I wouldn't say it had widespread adoption. We used XSLT in my day job at the time to do client-side updates, even had a special SQL API that turned sql queries into XML automatically by naming the columns with a special syntax and it was virtually unheard of (2007?).

It was actually great when you got it, but the learning curve was so steep many developers couldn't use it effectively to begin with. For complex pages only certain developers could make changes or fix the bugs. Precisely because it was functional and most developers at the time really only understood imperative.
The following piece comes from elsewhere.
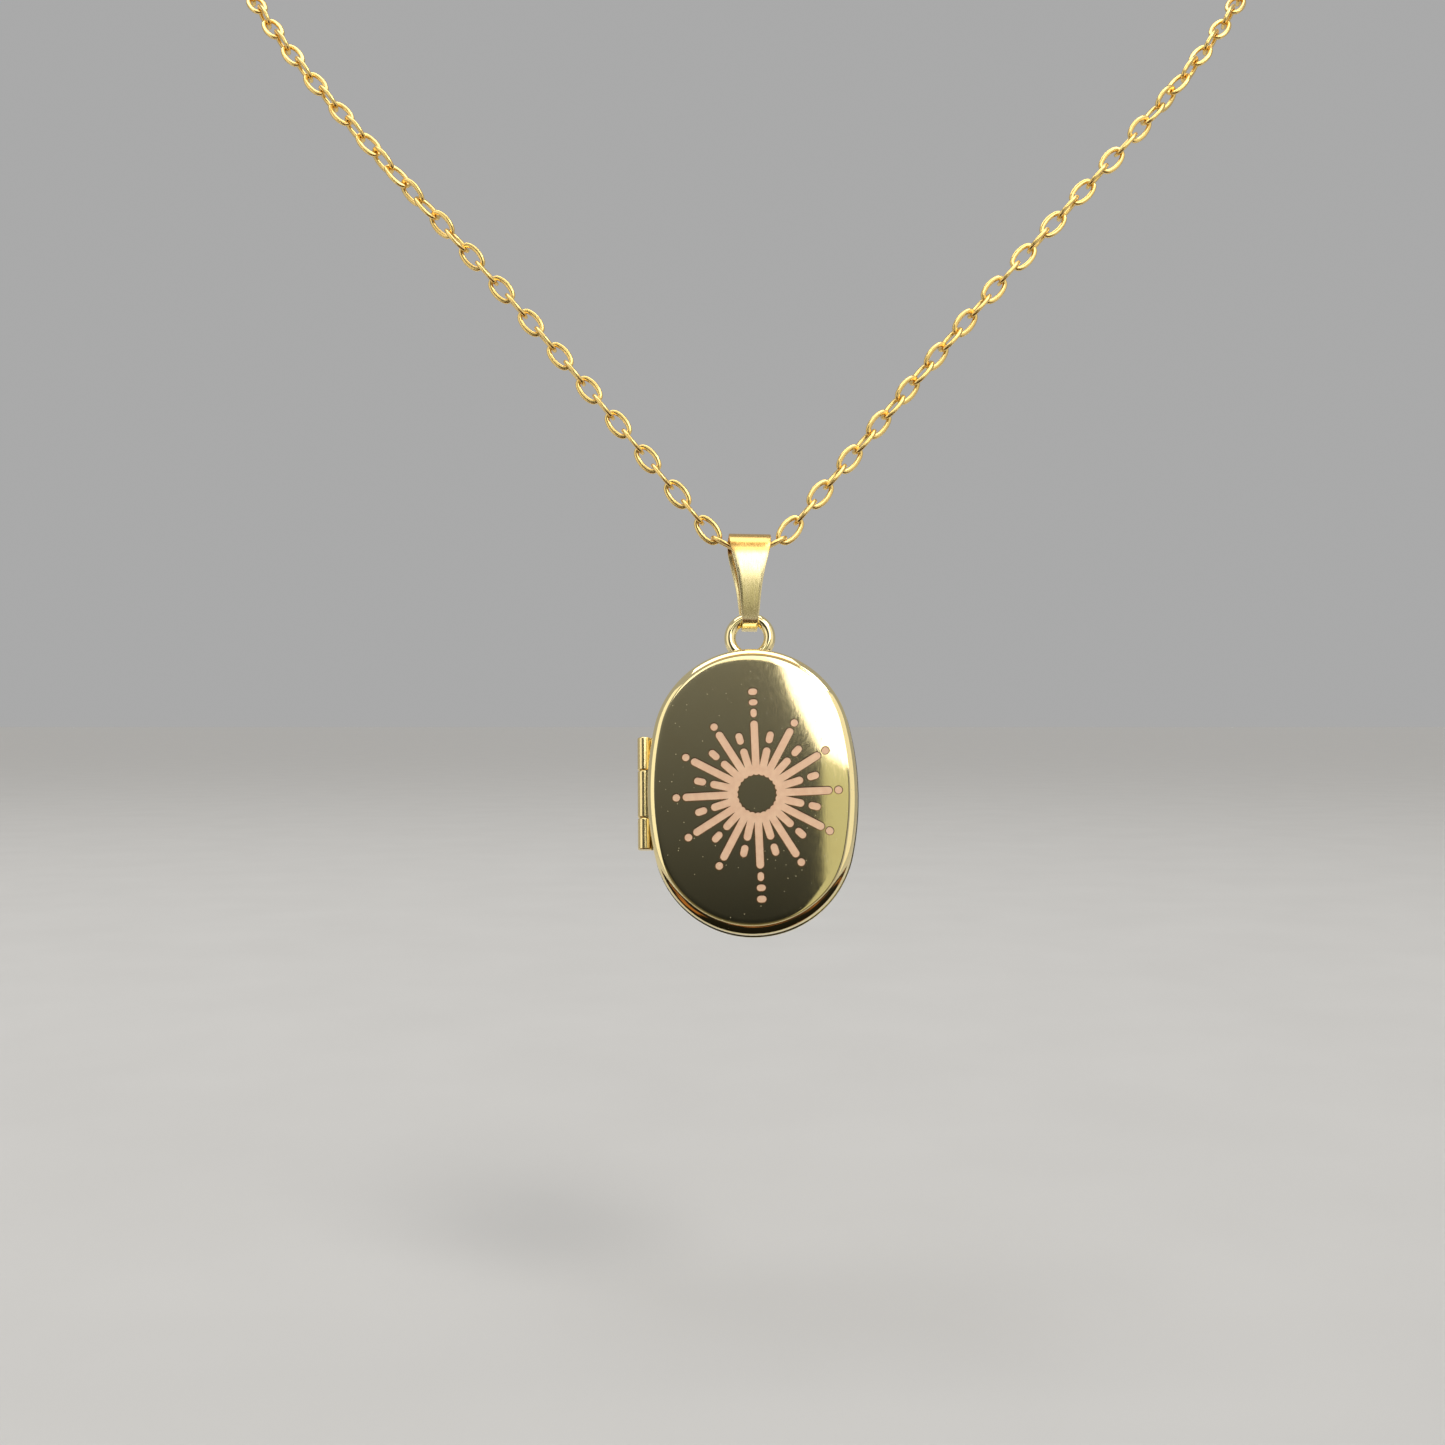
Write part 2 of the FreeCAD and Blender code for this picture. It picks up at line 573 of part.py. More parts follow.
def make_locket():
    """Both shells, the loop, the hinge, the catch and the two picture holders."""
    back = shell(1, BACK_RIM)
    cover = shell(-1, 0.0)
    export("back_shell", [back], LOCKET_AT)
    export("front_cover", [cover], LOCKET_AT)
    export("suspension_loop", [suspension_loop(back)], LOCKET_AT)
    export("hinge_knuckle_upper", [knuckle(UPPER_KNUCKLE, 1, back, HINGE_PIN_RADIUS)], LOCKET_AT)
    export("hinge_knuckle_lower", [knuckle(LOWER_KNUCKLE, 1, back, HINGE_PIN_RADIUS)], LOCKET_AT)
    middle_bore = HINGE_PIN_RADIUS + HINGE_PLAY
    export("hinge_knuckle_middle", [knuckle(MIDDLE_KNUCKLE, -1, cover, middle_bore)], LOCKET_AT)
    export("hinge_pin", [hinge_bar(HINGE_PIN_RADIUS, LOWER_KNUCKLE[0], UPPER_KNUCKLE[1])], LOCKET_AT)
    export("catch_tongue", [catch_tongue()], LOCKET_AT)
    for side, rim, name in ((1, BACK_RIM, "back"), (-1, 0.0, "front")):
        frame, window, picture = picture_holder(side, rim)
        export(name + "_picture_frame", [frame], LOCKET_AT)
        export(name + "_window", [window], LOCKET_AT)
        export(name + "_picture", [picture], LOCKET_AT)


os.makedirs("parts", exist_ok=True)
make_chain()
make_clasp()
export("bail", [bail()], BAIL_AT)
make_locket()
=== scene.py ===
import bpy
import bmesh
import json
import math
import numpy as np
from mathutils import Matrix, Vector


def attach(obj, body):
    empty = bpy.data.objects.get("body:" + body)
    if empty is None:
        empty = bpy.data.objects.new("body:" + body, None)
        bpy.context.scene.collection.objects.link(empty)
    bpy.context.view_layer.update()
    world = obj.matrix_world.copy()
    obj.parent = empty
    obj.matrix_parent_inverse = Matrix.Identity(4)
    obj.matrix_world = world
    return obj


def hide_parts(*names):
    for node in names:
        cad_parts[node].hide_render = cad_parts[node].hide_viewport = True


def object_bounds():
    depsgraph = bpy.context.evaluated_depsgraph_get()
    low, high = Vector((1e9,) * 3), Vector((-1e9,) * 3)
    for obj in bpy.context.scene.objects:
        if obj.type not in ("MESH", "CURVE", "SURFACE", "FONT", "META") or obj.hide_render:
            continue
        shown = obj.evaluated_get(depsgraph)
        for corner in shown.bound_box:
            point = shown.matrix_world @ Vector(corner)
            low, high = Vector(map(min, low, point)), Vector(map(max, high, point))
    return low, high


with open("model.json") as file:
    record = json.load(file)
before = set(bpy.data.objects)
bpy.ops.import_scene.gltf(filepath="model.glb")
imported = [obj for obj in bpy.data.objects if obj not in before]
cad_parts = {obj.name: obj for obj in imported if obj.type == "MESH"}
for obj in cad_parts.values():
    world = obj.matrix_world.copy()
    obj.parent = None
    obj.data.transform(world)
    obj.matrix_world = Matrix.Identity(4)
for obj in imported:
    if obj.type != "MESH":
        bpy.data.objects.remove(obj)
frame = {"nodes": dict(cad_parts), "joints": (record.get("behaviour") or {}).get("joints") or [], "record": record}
cad_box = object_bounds()

# ---------------------------------------------------------------------------------
# The chain. Each link is flat gold-plated brass wire bent to an oval and soldered
# shut, and hangs in its neighbours a quarter turn round. A smooth link is laid on
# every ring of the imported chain, so the links stay where the design has them.

MM = 0.001
LINK_LENGTH = 3.84 * MM
LINK_WIDTH = 2.50 * MM
LINK_END = 1.06 * MM
WIRE_WIDTH = 0.60 * MM
WIRE_THICKNESS = 0.46 * MM
WIRE_CORNER = 0.24
CAGE_SCALE = 0.99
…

In fact, I remember the DailyWTF had a WTF about using XSLT as client-side transforms a few years later:

https://thedailywtf.com/articles/Sketchy-Skecherscom

But doing something like that was in fact so much faster than doing it in js, and when you groked it (deliberate throwback), it was so much simpler. I actually wrote a pivot table control in XSLT which completely blew away the performance of the pre-v8 javascript one. Pre-V8 javascript was so slow most developers wouldn't believe you now. A 10,000 iteration loop of even basic operations was often enough to cause IE6 to show a pop-up saying the page wasn't responding.

The pivot table in javascript would crash with just a few hundred lines of data, in XSLT it was instant with even 10,000s.

A really interesting use of XSLT on the web at the time was the WoW character viewer. You could view (and share) your character on Blizzard's website, with all their gear, skills, etc. It was blazingly fast for the time and it was all written in XSLT.